The radar system will serve as a critical sensor within MDA's layered defense strategy to protect the U.S. homeland from ballistic missile attacks. Construction of the framework for the facility in Clear, Alaska, which will house the radar system, has been completed. The final beam, painted in red, white and blue, was installed in June.

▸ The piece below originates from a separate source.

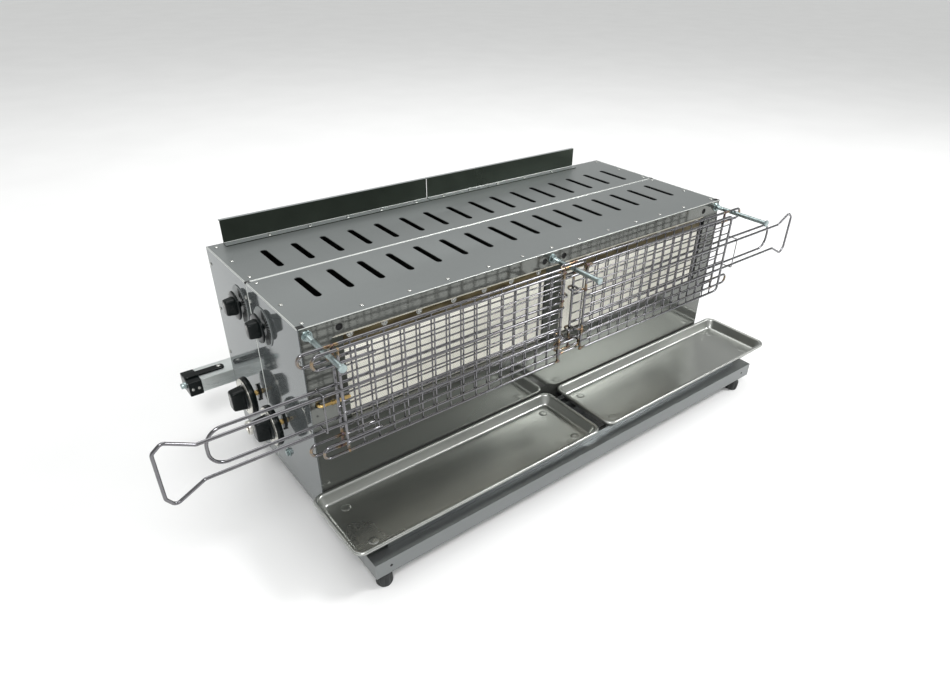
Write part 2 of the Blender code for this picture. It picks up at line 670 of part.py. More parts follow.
def finish_basket_half(name, mesh_build, first_wire, origin, palette):
    """Weld the wires of a half into one body."""
    half = finish_object(name, mesh_build, palette["wire"], origin)
    welded = finish_object(f"{name}_first_wire", first_wire, palette["wire"], origin)
    add_boolean(half, welded, "UNION", self_overlap=True)
    half.modifiers[-1].name = "weld_wires"


def build_rear_half(side, palette):
    """The half that hangs on the rods; its inner upright is the hinge pin."""
    basket = BASKETS[side]
    v = basket["pin_v"]
    outer = BASKET_LENGTH
    loop_end = outer + LOOP_REACH
    bend = LOOP_DROP / 2 - 0.0001
    loop_start = -basket["inner_loop"]
    top, bottom = BASKET_TOP, BASKET_BOTTOM
    mesh_build = bmesh.new()
    for level, foot in ((top, top - LOOP_DROP), (bottom, bottom + LOOP_DROP)):
        route = [(0.006, foot), (loop_start, foot), (loop_start, level)]
        route += [(loop_end, level), (loop_end, foot), (outer - 0.006, foot)]
        add_basket_wire(mesh_build, basket, v, route, bend)
    outer_route = [(outer, top + 0.001), (outer, bottom - 0.001)]
    add_basket_wire(mesh_build, basket, v + 0.0003, outer_route, bend=0, radius=UPRIGHT_WIRE)
    handle_end = outer + REAR_HANDLE_REACH
    start = -0.0004
    handle = [(start, HANDLE_TOP), (handle_end, HANDLE_TOP), (handle_end, HANDLE_BOTTOM), (start, HANDLE_BOTTOM)]
    add_basket_wire(mesh_build, basket, v - 0.0007, handle, bend=0.024)
    add_basket_mesh(mesh_build, basket, v, 0.0, top, bottom)
    pin = bmesh.new()
    add_basket_wire(pin, basket, v, [(0, top + 0.001), (0, bottom - 0.001)], bend=0)
    finish_basket_half(f"basket_{side}_rear", mesh_build, pin, basket_point(basket, 0, v, ROD_W), palette)


def build_front_half(side, palette):
    """The half that swings open, with rings round the hinge pin and the long flared handle."""
    basket = BASKETS[side]
    pin_v = basket["pin_v"]
    v = pin_v - HALF_SPACING
    outer, inner = BASKET_LENGTH, 0.016
    bottom = BASKET_BOTTOM
    bend = LOOP_DROP / 2 - 0.0001
    mesh_build = bmesh.new()
    if side == "left":
        top = BASKET_TOP + 0.002
        loop_end = outer + FRONT_LOOP_REACH
        loop_foot = BASKET_TOP - LOOP_DROP
        route = [(inner - 0.003, top), (loop_end, top), (loop_end, loop_foot), (outer - 0.006, loop_foot)]
        add_basket_wire(mesh_build, basket, v, route, bend)
        route = [(inner - 0.003, bottom), (loop_end, bottom), (loop_end, bottom + LOOP_DROP)]
        route.append((outer - 0.006, bottom + LOOP_DROP))
        add_basket_wire(mesh_build, basket, v, route, bend)
        route = [(outer, top + 0.001), (outer, bottom - 0.001)]
        add_basket_wire(mesh_build, basket, v + 0.0003, route, bend=0, radius=UPRIGHT_WIRE)
    else:
        top = BASKET_TOP - 0.003
        route = [(inner - 0.003, top), (outer, top), (outer, bottom), (inner - 0.003, bottom)]
        add_basket_wire(mesh_build, basket, v, route, bend=0.010)
    handle_end = outer + basket["handle"]
    straight_end = handle_end - HANDLE_GRIP
    handle = [
        (inner - 0.003, HANDLE_TOP),
        (straight_end, HANDLE_TOP),
        (handle_end - 0.013, HANDLE_TOP + HANDLE_FLARE),
        (handle_end, HANDLE_TOP + 0.010),
        (handle_end, HANDLE_BOTTOM - 0.008),
        (handle_end - 0.010, HANDLE_BOTTOM - HANDLE_FLARE - 0.002),
        (straight_end, HANDLE_BOTTOM),
        (inner - 0.003, HANDLE_BOTTOM),
    ]
    add_basket_wire(mesh_build, basket, v - 0.0007, handle, bend=0.007)
    add_basket_mesh(mesh_build, basket, v, inner, top, bottom)
    for w in RING_HEIGHTS:
        add_hinge_ring(mesh_build, basket, w, inner, v)
    upright = bmesh.new()
    route = [(inner, top + 0.001), (inner, bottom - 0.001)]
    add_basket_wire(upright, basket, v + 0.0003, route, bend=0, radius=UPRIGHT_WIRE)
    finish_basket_half(f"basket_{side}_front", mesh_build, upright, basket_point(basket, 0, pin_v, ROD_W), palette)


def add_hinge_ring(mesh_build, basket, w, inner, v):
    """A wire ring round the hinge pin, linked to the front half's inner upright."""
    centre = basket_point(basket, 0, basket["pin_v"], w)
    sides = 12
    circle = []
    for index in range(sides):
        angle = 2 * math.pi * index / sides
        circle.append(centre + Vector((math.cos(angle), math.sin(angle), 0)) * RING_RADIUS)
    add_wire(mesh_build, circle, WIRE, (0, 0, 1), closed=True)
    upright = basket_point(basket, inner, v, w)
    direction = (upright - centre).normalized()
    link = [centre + direction * RING_RADIUS, upright + direction * 0.001]
    add_wire(mesh_build, link, WIRE * 0.9, (0, 0, 1))


def build_lock_clip(side, palette):
    """A wire clip that slides along the front handle and reaches over the rear one."""
    basket = BASKETS[side]
    along = BASKET_LENGTH + CLIP_OFFSET
    rear_v = basket["pin_v"]
    front_v = rear_v - HALF_SPACING - WIRE - CLIP_WIRE - 0.0011
    top = HANDLE_TOP + WIRE + CLIP_WIRE + 0.0006
    bottom = HANDLE_BOTTOM - WIRE - CLIP_WIRE - 0.0006
    route = [(rear_v, top), (front_v, top), (front_v, bottom), (rear_v, bottom)]
    points = [basket_point(basket, along, v, w) for v, w in route]
    mesh_build = bmesh.new()
    add_wire(mesh_build, rounded_path(points, 0.003), CLIP_WIRE, (1, 0, 0))
    origin = basket_point(basket, along, front_v, (top + bottom) / 2)
    finish_object(f"lock_clip_{side}", mesh_build, palette["wire"], origin, smooth=True)


def main():
    clear_scene()
    palette = make_palette()
    build_base(palette)
    build_casing(palette)
    build_burners(palette)
    build_pilot_tube(palette)
    build_rods(palette)
    build_back_bar(palette)
    build_dials(palette)
    build_taps(palette)
    build_inlet_fitting(palette)
    for side in BASKETS:
        build_tray(side, palette)
        build_rear_half(side, palette)
        build_front_half(side, palette)
        build_lock_clip(side, palette)


main()
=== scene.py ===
"""Looks of the vertical gas grill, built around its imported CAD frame.

Casing coordinates are the same as the CAD source's: u from the casing's left side, v back from its
front face and w up from its top. place() turns them into the frame.
"""

import math

import bmesh
import bpy
from mathutils import Matrix, Vector, noise


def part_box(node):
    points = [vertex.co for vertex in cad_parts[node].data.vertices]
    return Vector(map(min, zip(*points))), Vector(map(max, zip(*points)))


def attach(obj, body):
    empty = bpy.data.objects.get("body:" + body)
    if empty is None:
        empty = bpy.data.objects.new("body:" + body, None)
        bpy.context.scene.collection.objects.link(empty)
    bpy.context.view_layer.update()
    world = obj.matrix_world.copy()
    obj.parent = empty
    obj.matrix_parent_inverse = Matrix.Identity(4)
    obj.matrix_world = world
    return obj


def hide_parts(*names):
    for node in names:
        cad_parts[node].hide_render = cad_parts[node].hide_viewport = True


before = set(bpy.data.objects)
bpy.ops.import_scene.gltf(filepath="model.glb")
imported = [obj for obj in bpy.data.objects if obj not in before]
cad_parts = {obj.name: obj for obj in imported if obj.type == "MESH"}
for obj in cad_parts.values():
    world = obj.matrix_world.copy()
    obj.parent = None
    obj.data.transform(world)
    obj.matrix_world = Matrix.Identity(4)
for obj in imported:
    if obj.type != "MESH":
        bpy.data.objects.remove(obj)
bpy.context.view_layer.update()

LEFT_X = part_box("side_panel_front_left")[0].x
FRONT_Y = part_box("front_fascia")[0].y
TOP_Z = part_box("top_panel_front")[1].z
CASE_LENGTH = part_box("side_panel_front_right")[1].x - LEFT_X
CASE_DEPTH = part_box("rear_fascia")[1].y - FRONT_Y
FRONT_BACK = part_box("side_panel_front_left")[1].y - FRONT_Y
MODULE_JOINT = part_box("side_panel_rear_left")[0].y - FRONT_Y


def place(u, v, w):
    return Vector((LEFT_X + u, FRONT_Y + v, TOP_Z + w))


# ---------------------------------------------------------------- camera

CAMERA_AZIMUTH = -39.3497
CAMERA_ELEVATION = 32.8293
CAMERA_ROLL = 1.5363
CAMERA_AT = place(-0.3124, -0.8324, 0.4808)
CAMERA_LENS = 25.61
CAMERA_SHIFT = (-0.0218, 0.0234)


def make_camera():
    angles = (CAMERA_AZIMUTH, CAMERA_ELEVATION, CAMERA_ROLL)
    azimuth, elevation, roll = (math.radians(angle) for angle in angles)
    forward = Vector(
        (
            -math.sin(azimuth) * math.cos(elevation),
            math.cos(azimuth) * math.cos(elevation),
            -math.sin(elevation),
        )
    )
    level = forward.cross(Vector((0, 0, 1))).normalized()
    upright = level.cross(forward)
    right = math.cos(roll) * level + math.sin(roll) * upright
    up = -math.sin(roll) * level + math.cos(roll) * upright
    data = bpy.data.cameras.new("camera")
    data.sensor_width = 36.0
    data.lens = CAMERA_LENS
    data.shift_x, data.shift_y = CAMERA_SHIFT
    data.clip_start = 0.01
    data.clip_end = 60
    camera = bpy.data.objects.new("camera", data)
    turn = Matrix((right, up, -forward)).transposed().to_4x4()
    camera.matrix_world = Matrix.Translation(CAMERA_AT) @ turn
    bpy.context.scene.collection.objects.link(camera)
    bpy.context.scene.camera = camera


# ---------------------------------------------------------------- materials


class Shader:
    """A Principled material with short calls for the nodes that feed it."""

    def __init__(self, name, colour, roughness, metallic=0.0):
        self.material = bpy.data.materials.new(name)
        self.material.use_nodes = True
        self.tree = self.material.node_tree
        self.bsdf = self.tree.nodes["Principled BSDF"]
        self.bsdf.inputs["Base Color"].default_value = (*colour, 1)
        self.bsdf.inputs["Roughness"].default_value = roughness
        self.bsdf.inputs["Metallic"].default_value = metallic
        self.material.diffuse_color = (*colour, 1)
        self.coords = self.tree.nodes.new("ShaderNodeTexCoord").outputs["Object"]
        self.bump_normal = None

    def node(self, kind, values=None, **settings):
        item = self.tree.nodes.new(kind)
        for key, value in settings.items():
            setattr(item, key, value)
        for key, value in (values or {}).items():
            if isinstance(value, bpy.types.NodeSocket):
                self.tree.links.new(value, item.inputs[key])
            else:
                item.inputs[key].default_value = value
        return item

    def noise(self, scale, detail=3.0, roughness=0.55, stretch=(1, 1, 1), distortion=0.0):
        mapped = self.node("ShaderNodeMapping", {"Vector": self.coords, "Scale": stretch})
        values = {
            "Vector": mapped.outputs[0],
            "Scale": scale,
            "Detail": detail,
            "Roughness": roughness,
            "Distortion": distortion,
        }
        return self.node("ShaderNodeTexNoise", values).outputs["Fac"]

    def ramp(self, source, stops):
        item = self.node("ShaderNodeValToRGB", {"Fac": source})
        elements = item.color_ramp.elements
        while len(elements) < len(stops):
            elements.new(0.5)
        for element, (position, colour) in zip(elements, stops):
            element.position = position
            element.color = (*colour, 1)
        return item.outputs["Color"]

    def spread(self, source, low, high, start=0.3, end=0.7):
        """Map start..end of a source to low..high."""
        values = {"Value": source, "From Min": start, "From Max": end, "To Min": low, "To Max": high}
        return self.node("ShaderNodeMapRange", values).outputs["Result"]

    def math(self, operation, first, second=0.0):
        item = self.node("ShaderNodeMath", operation=operation)
        for socket, value in zip(item.inputs, (first, second)):
            if isinstance(value, bpy.types.NodeSocket):
                self.tree.links.new(value, socket)
            else:
                socket.default_value = value
        return item.outputs[0]

    def mix(self, factor, first, second, blend="MIX"):
        item = self.node("ShaderNodeMix", data_type="RGBA", blend_type=blend)
        colours = [s for s in item.inputs if s.type == "RGBA"]
        pairs = ((item.inputs[0], factor), (colours[0], first), (colours[1], second))
        for socket, value in pairs:
            if isinstance(value, bpy.types.NodeSocket):
                self.tree.links.new(value, socket)
            elif isinstance(value, tuple):
                socket.default_value = (*value, 1)
            else:
                socket.default_value = value
        return next(s for s in item.outputs if s.type == "RGBA")

    def colour_from(self, socket):
        self.tree.links.new(socket, self.bsdf.inputs["Base Color"])

    def roughness_from(self, socket):
        self.tree.links.new(socket, self.bsdf.inputs["Roughness"])

    def metallic_from(self, socket):
        self.tree.links.new(socket, self.bsdf.inputs["Metallic"])

    def bump(self, height, strength, distance):
        values = {"Height": height, "Strength": strength, "Distance": distance}
        if self.bump_normal is not None:
            values["Normal"] = self.bump_normal
        self.bump_normal = self.node("ShaderNodeBump", values).outputs["Normal"]
        self.tree.links.new(self.bump_normal, self.bsdf.inputs["Normal"])

    def attribute(self, name):
        return self.node("ShaderNodeAttribute", attribute_name=name).outputs["Fac"]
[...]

Approximately 1,800 tons of steel will be used to build the facility. "Crews from Lockheed Martin, Haskell Davis Joint Venture and local Alaskan contractors have worked through challenging conditions, including sub-zero temperatures, in constructing the radar facility," said Marshall. "We've made the necessary safety accommodations so that our team remains on schedule to ensure LRDR's critical capabilities will be delivered to MDA to defend the homeland."

On the heels of completing System Technology Readiness Level 7 testing in December 2018, the LRDR program has been steadily ramping up to full-rate manufacturing. "Completion of Technology Readiness Level 7 testing provided Lockheed Martin (NYSE: LMT) and the MDA customer confidence that the program was ready to ramp up production of the radar," said Chandra Marshall, director of Lockheed Martin's MDA Radars. "Lockheed Martin utilized production representative hardware, as well as tactical back end processing and software in our Solid State Radar Integration Site (SSRIS) to successfully demonstrate system performance in an operational environment in 2018." Lockheed Martin invested in this state-of-the-art radar facility to reduce risk to execution of the LRDR program.

LRDR combines proven solid state radar (SSR) technologies with proven ballistic missile defense algorithms, all based upon an open architecture platform capable of meeting future growth. "Solid state radar is the cornerstone of our current and future radar development," said Dr. Rob Smith, vice president and general manager of Radar and Sensors Systems at Lockheed Martin.